Data lines:
# # #

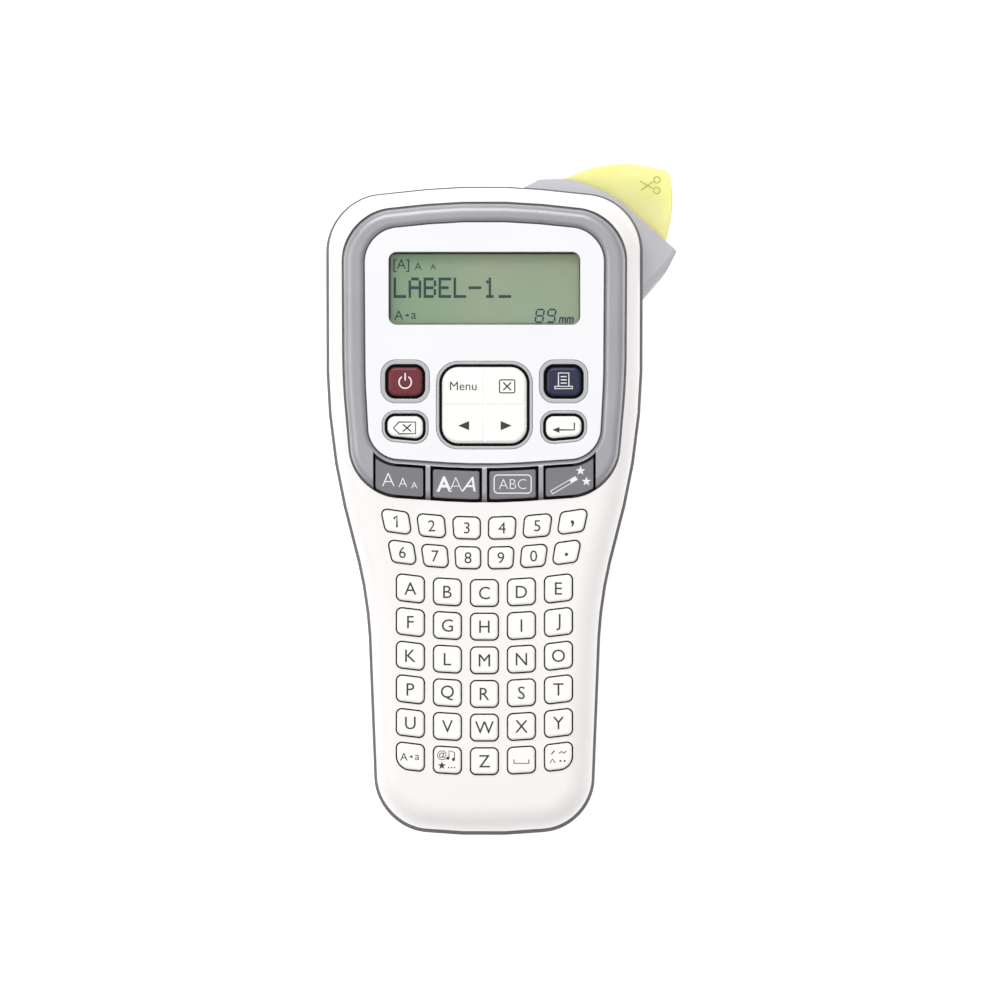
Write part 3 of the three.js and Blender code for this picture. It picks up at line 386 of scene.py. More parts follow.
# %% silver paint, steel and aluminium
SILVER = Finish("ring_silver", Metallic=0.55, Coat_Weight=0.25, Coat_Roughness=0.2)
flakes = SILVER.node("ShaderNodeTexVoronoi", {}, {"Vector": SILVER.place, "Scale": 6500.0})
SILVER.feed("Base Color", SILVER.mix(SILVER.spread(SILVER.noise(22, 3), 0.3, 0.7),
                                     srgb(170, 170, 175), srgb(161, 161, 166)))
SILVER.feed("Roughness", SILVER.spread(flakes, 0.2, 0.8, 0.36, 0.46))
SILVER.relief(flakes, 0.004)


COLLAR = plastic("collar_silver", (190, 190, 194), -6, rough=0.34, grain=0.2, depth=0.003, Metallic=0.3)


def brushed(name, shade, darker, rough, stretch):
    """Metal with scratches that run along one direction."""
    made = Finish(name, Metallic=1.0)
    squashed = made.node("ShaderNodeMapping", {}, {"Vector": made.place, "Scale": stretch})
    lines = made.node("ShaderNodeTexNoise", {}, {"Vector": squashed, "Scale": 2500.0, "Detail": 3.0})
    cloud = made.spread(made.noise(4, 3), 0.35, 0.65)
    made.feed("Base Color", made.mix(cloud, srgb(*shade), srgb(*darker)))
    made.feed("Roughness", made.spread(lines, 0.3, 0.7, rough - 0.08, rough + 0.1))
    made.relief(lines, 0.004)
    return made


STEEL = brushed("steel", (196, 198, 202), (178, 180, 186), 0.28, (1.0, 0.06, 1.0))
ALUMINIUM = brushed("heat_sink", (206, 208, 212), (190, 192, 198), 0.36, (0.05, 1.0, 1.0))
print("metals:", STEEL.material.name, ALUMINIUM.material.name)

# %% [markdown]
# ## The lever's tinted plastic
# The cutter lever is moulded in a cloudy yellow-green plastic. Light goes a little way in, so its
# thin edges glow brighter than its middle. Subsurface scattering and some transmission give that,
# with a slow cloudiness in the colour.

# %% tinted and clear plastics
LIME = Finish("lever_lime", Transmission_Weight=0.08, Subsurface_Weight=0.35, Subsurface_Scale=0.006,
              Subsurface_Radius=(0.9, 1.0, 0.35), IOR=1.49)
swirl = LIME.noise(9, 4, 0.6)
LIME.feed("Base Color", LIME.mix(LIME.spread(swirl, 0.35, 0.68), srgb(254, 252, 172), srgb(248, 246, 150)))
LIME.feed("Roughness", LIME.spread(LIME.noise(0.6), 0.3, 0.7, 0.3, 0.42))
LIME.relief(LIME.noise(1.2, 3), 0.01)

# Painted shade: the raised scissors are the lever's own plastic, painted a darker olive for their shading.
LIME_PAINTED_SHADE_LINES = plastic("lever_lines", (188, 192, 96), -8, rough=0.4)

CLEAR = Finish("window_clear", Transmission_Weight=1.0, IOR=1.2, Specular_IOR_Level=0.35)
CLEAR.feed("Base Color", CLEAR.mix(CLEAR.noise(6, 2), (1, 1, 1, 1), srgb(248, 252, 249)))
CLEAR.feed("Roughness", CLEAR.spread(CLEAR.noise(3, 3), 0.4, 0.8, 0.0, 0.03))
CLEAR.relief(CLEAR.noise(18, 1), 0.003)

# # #

Task to carry out: Quote the data above in full, changing nothing.

Written response:
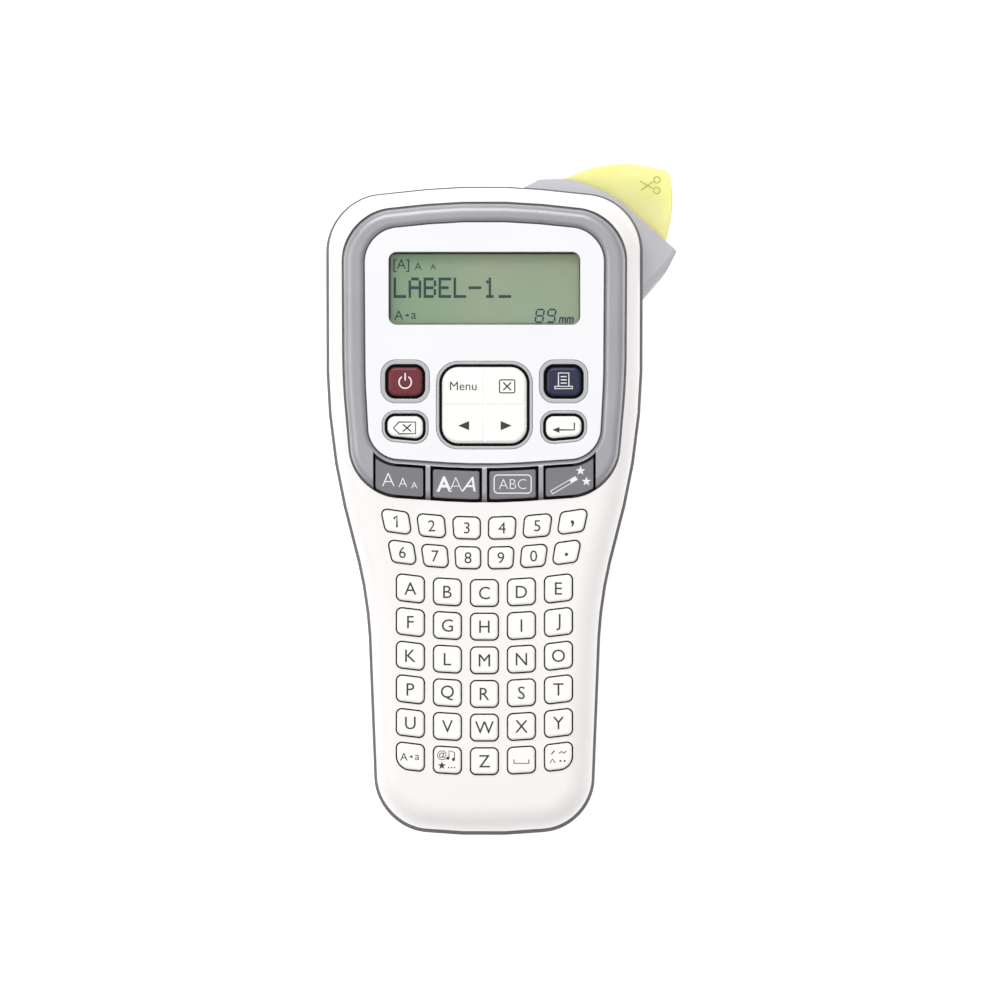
Write part 3 of the three.js and Blender code for this picture. It picks up at line 386 of scene.py. More parts follow.
# %% silver paint, steel and aluminium
SILVER = Finish("ring_silver", Metallic=0.55, Coat_Weight=0.25, Coat_Roughness=0.2)
flakes = SILVER.node("ShaderNodeTexVoronoi", {}, {"Vector": SILVER.place, "Scale": 6500.0})
SILVER.feed("Base Color", SILVER.mix(SILVER.spread(SILVER.noise(22, 3), 0.3, 0.7),
                                     srgb(170, 170, 175), srgb(161, 161, 166)))
SILVER.feed("Roughness", SILVER.spread(flakes, 0.2, 0.8, 0.36, 0.46))
SILVER.relief(flakes, 0.004)


COLLAR = plastic("collar_silver", (190, 190, 194), -6, rough=0.34, grain=0.2, depth=0.003, Metallic=0.3)


def brushed(name, shade, darker, rough, stretch):
    """Metal with scratches that run along one direction."""
    made = Finish(name, Metallic=1.0)
    squashed = made.node("ShaderNodeMapping", {}, {"Vector": made.place, "Scale": stretch})
    lines = made.node("ShaderNodeTexNoise", {}, {"Vector": squashed, "Scale": 2500.0, "Detail": 3.0})
    cloud = made.spread(made.noise(4, 3), 0.35, 0.65)
    made.feed("Base Color", made.mix(cloud, srgb(*shade), srgb(*darker)))
    made.feed("Roughness", made.spread(lines, 0.3, 0.7, rough - 0.08, rough + 0.1))
    made.relief(lines, 0.004)
    return made


STEEL = brushed("steel", (196, 198, 202), (178, 180, 186), 0.28, (1.0, 0.06, 1.0))
ALUMINIUM = brushed("heat_sink", (206, 208, 212), (190, 192, 198), 0.36, (0.05, 1.0, 1.0))
print("metals:", STEEL.material.name, ALUMINIUM.material.name)

# %% [markdown]
# ## The lever's tinted plastic
# The cutter lever is moulded in a cloudy yellow-green plastic. Light goes a little way in, so its
# thin edges glow brighter than its middle. Subsurface scattering and some transmission give that,
# with a slow cloudiness in the colour.

# %% tinted and clear plastics
LIME = Finish("lever_lime", Transmission_Weight=0.08, Subsurface_Weight=0.35, Subsurface_Scale=0.006,
              Subsurface_Radius=(0.9, 1.0, 0.35), IOR=1.49)
swirl = LIME.noise(9, 4, 0.6)
LIME.feed("Base Color", LIME.mix(LIME.spread(swirl, 0.35, 0.68), srgb(254, 252, 172), srgb(248, 246, 150)))
LIME.feed("Roughness", LIME.spread(LIME.noise(0.6), 0.3, 0.7, 0.3, 0.42))
LIME.relief(LIME.noise(1.2, 3), 0.01)

# Painted shade: the raised scissors are the lever's own plastic, painted a darker olive for their shading.
LIME_PAINTED_SHADE_LINES = plastic("lever_lines", (188, 192, 96), -8, rough=0.4)

CLEAR = Finish("window_clear", Transmission_Weight=1.0, IOR=1.2, Specular_IOR_Level=0.35)
CLEAR.feed("Base Color", CLEAR.mix(CLEAR.noise(6, 2), (1, 1, 1, 1), srgb(248, 252, 249)))
CLEAR.feed("Roughness", CLEAR.spread(CLEAR.noise(3, 3), 0.4, 0.8, 0.0, 0.03))
CLEAR.relief(CLEAR.noise(18, 1), 0.003)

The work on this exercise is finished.